Along the way, phones have gained other features that intertwine with their photographic capabilities in powerful ways. 3G wireless enables them to upload images to the Internet swiftly; GPS lets them to tag pictures with the location where they were shot. Most important, smart phones such as iPhones and Android handsets run an ever-expanding array of photo-related applications. Last fall, for example, an iPhone snapshot-sharing app called Instagram debuted. It doesn’t do much except you share pictures which it’s processed to look like you snapped them with a few decades ago, but it’s so fast and fun that a million users signed up in the first ten weeks.

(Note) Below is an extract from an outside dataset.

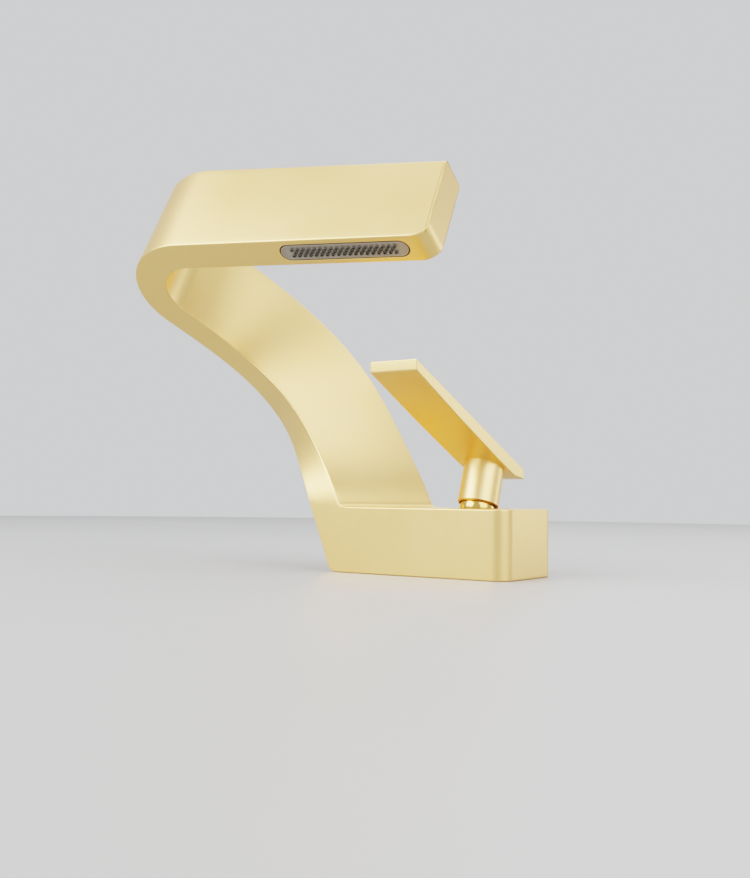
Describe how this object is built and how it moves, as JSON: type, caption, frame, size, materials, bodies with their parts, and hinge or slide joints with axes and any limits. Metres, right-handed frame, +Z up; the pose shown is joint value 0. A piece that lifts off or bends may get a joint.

With camera phones having come so far so quickly, it’s tempting to start predicting the imminent demise of conventional cameras — at least ones of the point-and-shoot variety. Every time I attempt to play futurist, however, I end up concluding that camera phones aren’t poised to kill cameras in the next year or two. There’s a reason why the digital SLRs that take the world’s best pictures are an expensive handful: Everything about photographic components benefits from being bigger and costlier rather than smaller and cheaper, from the sensor to the lens to the zoom mechanism to the flash. Absent a technological breakthrough, it’s possible that no camera phone will provide competition for a garden-variety $120 point-and-shoot, let alone my trusty Nikon D90 SLR. Especially if Apple and other phone makers continue to obsess over thinness and don’t invest in high-end camera parts. (Me, I’d cheerfully accept a chunkier, pricier phone if it took better pictures.)
So how about traditional cameras — the kind that don’t also let you call your grandma, browse the Web, wrangle e-mail, read e-books, and play Ms. Pac-Man? They’re evolving, too. As in the past, though, most of the evolution is in the service of higher-quality pictures. Canon’s PowerShot S95, for instance, might be the most outstanding pocket-sized point-and-shoot of the moment, but its excellence comes largely from its larger-than-usual sensor, serious lens, and sophisticated image-processing technologies. When it comes time to get photos out of the S95 and onto the Web, you’ll most likely connect it to a PC via USB cable or plug its memory card into a computer’s card reader — exactly as you would have done with the digital cameras of the 1990s.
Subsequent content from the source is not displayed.